▶ _Data rows_:

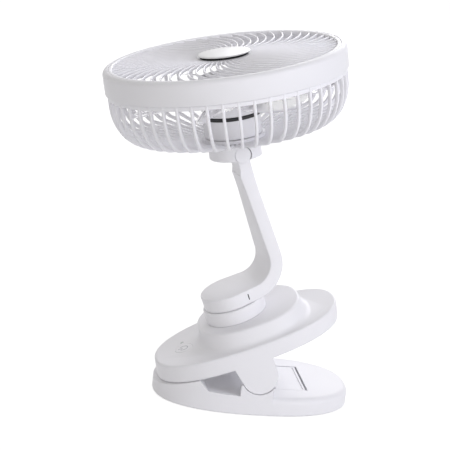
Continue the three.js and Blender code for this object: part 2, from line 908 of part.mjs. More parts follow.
function chargingPort() {
  const outer = portHole(0);
  const y = housingWidth / 2;
  const across = portWidth / 2 - portWall;
  const up = portHeight / 2 - portWall;
  const back = y - portDepth + portFloor;
  const mouth = block(housingCentre - across, housingCentre + across, back, y + portDepth + toolOver,
    portZ - up, portZ + up);
  const half = portWidth / 2 - tongueInset;
  const tongue = block(housingCentre - half, housingCentre + half, back - portWall, back + tongueLength,
    portZ - tongueHeight / 2, portZ + tongueHeight / 2);
  const front = block(-upperLength, upperLength, y - portSink, upperWidth, 0, housingTop);
  return cut(join(cut(outer, mouth), tongue), front);
}

function batteryCell() {
  const half = cellLength / 2;
  return join(
    rod(cellRadius, -half, half, cellX, cellZ),
    rod(cellRadius / 3, half - cellTip, half + cellTip, cellX, cellZ, smallSides),
  );
}

function batteryCradle() {
  const [front, back] = [cellX - cellRadius - cradleWall, cellX + cellRadius + cradleWall];
  const half = cradleRib / 2;
  const rib = (y) => block(front, back, y - half, y + half, cradleBottom, cellZ - toolOver);
  const body = join(
    block(front, back, -cellLength / 3, cellLength / 3, cradleBottom, cradleBottom + cradleFloor),
    rib(-cellLength / 3),
    rib(0),
    rib(cellLength / 3),
  );
  return cut(body, rod(cellRadius + seatGap, -cellLength, cellLength, cellX, cellZ));
}

function swivelCollar() {
  const bottom = housingTop + seatGap;
  const underside = collarTop - collarWeb;
  return turned([
    [collarRadius - wall, bottom],
    [collarRadius, bottom],
    [collarRadius, collarTop - collarEdge],
    [collarRadius - collarEdge, collarTop],
    [shaftRadius + runGap, collarTop],
    [shaftRadius + runGap, bottom],
    [shaftRadius + runGap + wall, bottom],
    [shaftRadius + runGap + wall, underside],
    [collarRadius - wall, underside],
    [collarRadius - wall, bottom],
  ], jawSides);
}

// ---------------------------------------------------------------------------
// Arm
// ---------------------------------------------------------------------------

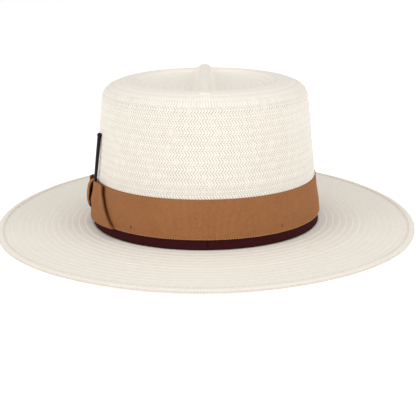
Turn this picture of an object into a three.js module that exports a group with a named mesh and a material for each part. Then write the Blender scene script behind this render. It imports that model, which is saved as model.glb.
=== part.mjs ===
import * as THREE from 'three';

// A straw hat with a telescope crown, resting on its own brim.
// Millimetres, +Z up. The front of the hat is +Y, the wearer's left is -X,
// and the origin is on the resting plane under the middle of the brim.

// Walls and clearances
const STRAW_WALL = 1.8;
const RIBBON_WALL = 1.0;
const SEAT_GAP = 0.3;

// Braid: pitch of one sewn row, and how far a row stands over the next one
const ROW_PITCH = 5.0;
const ROW_STEP = 0.45;
const ROW_LAP = 0.3;

// Crown: the first braid row above the ribbon, and the number of rows on its side.
// The next row, round the shoulder, is the first one of the tip.
const CROWN_ROW_START = 42.3;
const CROWN_SIDE_ROWS = 11;

// The crown leans towards the front by this much for each millimetre of height
const CROWN_LEAN = 0.044;

// Outer face of the crown, from the brim up to the shoulder and onto the rim.
// height: mean height of the ring, halfWidth and halfLength: its half axes along X and Y,
// backRise: how far its back end lies above the mean, sideRise: how far its sides do.
const CROWN_PROFILE = [
  { height: 5.2, halfWidth: 84.8, halfLength: 101.1, backRise: 2.4, sideRise: -1.0 },
  { height: 42.0, halfWidth: 83.0, halfLength: 98.6, backRise: 3.1, sideRise: -0.7 },
  { height: 60.7, halfWidth: 81.1, halfLength: 96.8, backRise: 3.5, sideRise: -0.45 },
  { height: 80.0, halfWidth: 79.5, halfLength: 95.0, backRise: 3.9, sideRise: -0.2 },
  { height: 98.0, halfWidth: 77.9, halfLength: 93.2, backRise: 4.1, sideRise: 0 },
  { height: 102.6, halfWidth: 76.6, halfLength: 91.8, backRise: 4.05, sideRise: 0 },
  { height: 106.6, halfWidth: 72.4, halfLength: 87.4, backRise: 3.85, sideRise: 0 },
  { height: 109.4, halfWidth: 65.0, halfLength: 80.0, backRise: 3.5, sideRise: 0 },
  { height: 110.5, halfWidth: 56.3, halfLength: 71.4, backRise: 3.1, sideRise: 0 },
];
const SEAT = CROWN_PROFILE[0];
const CROWN_TIP_ROW = 5;
const CROWN_SHOULDER_ROW = 6;
const CROWN_RIM_ROW = 8;

// The dent, from inside the rim to the ridge's foot and its top edge, with the same columns
const DENT_PROFILE = [
  { height: 109.6, halfWidth: 52.8, halfLength: 67.8, backRise: 2.9, sideRise: 0 },
  { height: 106.6, halfWidth: 49.2, halfLength: 64.0, backRise: 2.7, sideRise: 0 },
  { height: 105.2, halfWidth: 42.0, halfLength: 56.5, backRise: 2.4, sideRise: 0 },
  { height: 104.0, halfWidth: 27.0, halfLength: 44.0, backRise: 1.9, sideRise: 0 },
  { height: 103.5, halfWidth: 13.0, halfLength: 36.0, backRise: 1.5, sideRise: 0 },
  { height: 103.4, halfWidth: 6.2, halfLength: 32.0, backRise: 1.3, sideRise: 0 },
  { height: 103.4, halfWidth: 2.8, halfLength: 30.0, backRise: 1.2, sideRise: 0 },
];

// Ridge along the middle of the crown's top
const RIDGE_TOP = 112.1;
const RIDGE_BACK_SLOPE = 0.027;
const RIDGE_HALF_TOP = 2.8;
const RIDGE_HALF_FOOT = 6.2;
const RIDGE_FLANK_SLOPE = 2.5;
const RIDGE_ENTRY_SLOPE = 2;
const RIDGE_OVER_RIM = 2.8;
const RIDGE_FADE_START = 71;
const RIDGE_FADE_END = 94;

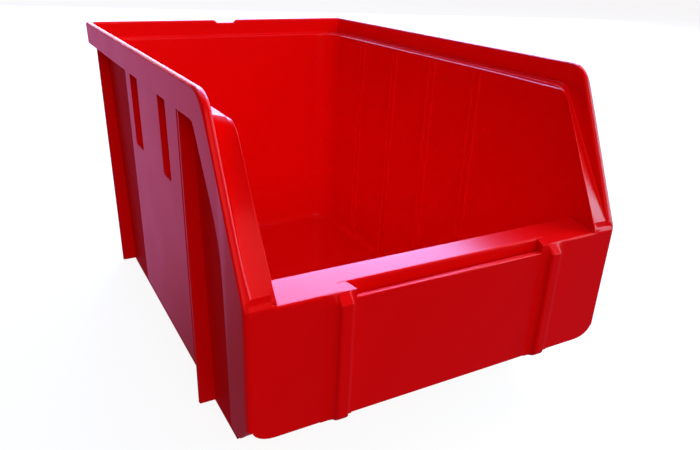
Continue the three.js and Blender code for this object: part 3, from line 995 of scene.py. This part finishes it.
ROOM = (0.17, 0.07, 0.13, 1)
GLOW = (0.75, 0.24, 0.55, 1)
GLOW_TOWARD = (-0.16, 0.97, -0.16)
GLOW_START = 0.9      # cosine of the angle from GLOW_TOWARD at which the glow starts


def studio_world():
    """A dim room with a soft lilac glow low behind the bin."""
    world = bpy.data.worlds.new("studio")
    bpy.context.scene.world = world
    world.use_nodes = True
    nodes = world.node_tree.nodes
    link = world.node_tree.links.new
    direction = nodes.new("ShaderNodeTexCoord")
    toward = nodes.new("ShaderNodeVectorMath")
    toward.operation = "DOT_PRODUCT"
    toward.inputs[1].default_value = Vector(GLOW_TOWARD).normalized()
    link(direction.outputs["Generated"], toward.inputs[0])
    fade = nodes.new("ShaderNodeMapRange")
    fade.interpolation_type = "SMOOTHSTEP"
    fade.inputs["From Min"].default_value = GLOW_START
    fade.inputs["From Max"].default_value = 1.0
    link(toward.outputs["Value"], fade.inputs["Value"])
    colour = nodes.new("ShaderNodeMix")
    colour.data_type = "RGBA"
    colour.inputs[6].default_value = ROOM
    colour.inputs[7].default_value = GLOW
    link(fade.outputs["Result"], colour.inputs[0])
    # Past the edge of the floor the camera sees plain white.
    ray = nodes.new("ShaderNodeLightPath")
    seen = nodes.new("ShaderNodeMix")
    seen.data_type = "RGBA"
    seen.inputs[7].default_value = (1, 1, 1, 1)
    link(ray.outputs["Is Camera Ray"], seen.inputs[0])
    link(colour.outputs[2], seen.inputs[6])
    link(seen.outputs[2], nodes["Background"].inputs["Color"])


studio_world()

# The camera of the photo, found from the bin's corners in it.
CAMERA_PLACE = Vector((-0.1257, -0.2633, 0.1649))
CAMERA_RIGHT = Vector((0.87718, -0.47936, 0.02786))
CAMERA_FORWARD = Vector((0.45322, 0.80738, -0.37779))
CAMERA_LENS = 33.744
CAMERA_SENSOR = 36


def photo_camera():
    data = bpy.data.cameras.new("camera")
    data.sensor_width = CAMERA_SENSOR
    data.lens = CAMERA_LENS
    data.clip_start = 0.01
    camera = bpy.data.objects.new("camera", data)
    axes = (CAMERA_RIGHT, CAMERA_RIGHT.cross(CAMERA_FORWARD), -CAMERA_FORWARD, CAMERA_PLACE)
    rows = [tuple(axis[i] for axis in axes) for i in range(3)]
    camera.matrix_world = Matrix((*rows, (0, 0, 0, 1)))
    bpy.context.scene.collection.objects.link(camera)
    bpy.context.scene.camera = camera


photo_camera()

bpy.context.scene.view_settings.view_transform = "Standard"
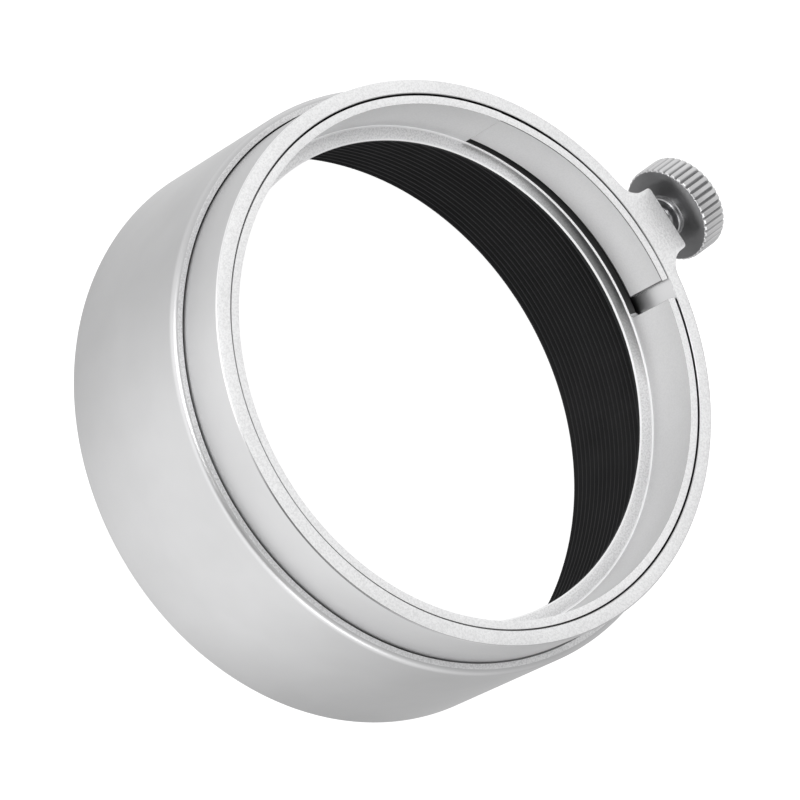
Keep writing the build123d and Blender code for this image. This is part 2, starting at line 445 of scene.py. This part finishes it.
def stud():
    """The threaded stud: a helix that runs out at the tip, with the pad's socket in it."""
    start, end = STUD_TIP, KNOB_X - BOSS_H + 0.02
    root, socket = 0.8, start + 0.8
    around, per = 48, 12
    rows = int((end - start) / PITCH * per)
    points = []
    for i in range(rows + 1):
        x = start + (end - start) * i / rows
        for j in range(around):
            a = tau * j / around
            u = ((x - start) / PITCH + a / tau) % 1.0
            crest = 1 - min(1.0, max(0.0, (abs(u - 0.5) - 0.07) / 0.36))
            lead = min(1.0, (x - start) / 0.3)
            r = root + (STUD_R - root) * crest * lead
            points.append(screw_place(r * cos(a), r * sin(a), x))
    faces = []
    for i in range(rows):
        for j in range(around):
            m = (j + 1) % around
            faces.append((i * around + j, i * around + m, (i + 1) * around + m, (i + 1) * around + j))
    top = len(points)
    for x, r in ((start, 0.4), (socket, 0.39)):
        for j in range(around):
            a = tau * j / around
            points.append(screw_place(r * cos(a), r * sin(a), x))
    points.append(screw_place(0, 0, socket))
    points.append(screw_place(0, 0, end))
    for j in range(around):
        m = (j + 1) % around
        faces.append((j, top + j, top + m, m))
        faces.append((top + j, top + around + j, top + around + m, top + m))
        faces.append((top + around + j, top + 2 * around, top + around + m))
        faces.append((rows * around + j, rows * around + m, top + 2 * around + 1))
    return add_mesh("threaded_stud", points, faces, 40.0)


def pad():
    """The swivelling pad in the stud's tip: a shallow dome, a groove round its rim and a stem."""
    outline = [(0, 0), (0.25, 0.01), (0.5, 0.05), (0.7, 0.09), (0.8, 0.14), (PAD_R, 0.21), (PAD_R, 0.51)]
    outline += [(0.76, 0.55), (0.76, 0.61), (PAD_R, 0.65), (PAD_R, 0.89), (0.78, 0.93)]
    outline += [(0.36, 0.93), (0.36, 1.71), (0.3, 1.73), (0, 1.73)]
    return lathe("swivel_pad", [(r, PAD_FACE + h) for r, h in outline], 64, screw_place)


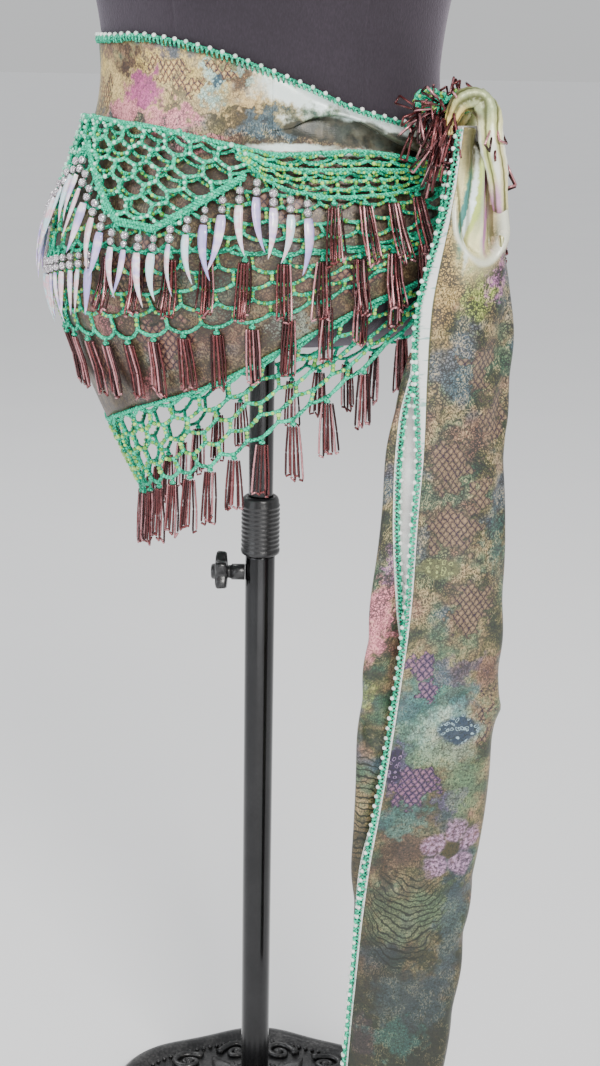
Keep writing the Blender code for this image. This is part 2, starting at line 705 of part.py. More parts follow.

▶ _Task_: Begin with the line containing "995 of scene.py. This part finishes it.", end with the line containing "GLOW_START = 0.9", and transcribe exactly every line in that span, with nothing added.

▶ _The completed task_:
Continue the three.js and Blender code for this object: part 3, from line 995 of scene.py. This part finishes it.
ROOM = (0.17, 0.07, 0.13, 1)
GLOW = (0.75, 0.24, 0.55, 1)
GLOW_TOWARD = (-0.16, 0.97, -0.16)
GLOW_START = 0.9      # cosine of the angle from GLOW_TOWARD at which the glow starts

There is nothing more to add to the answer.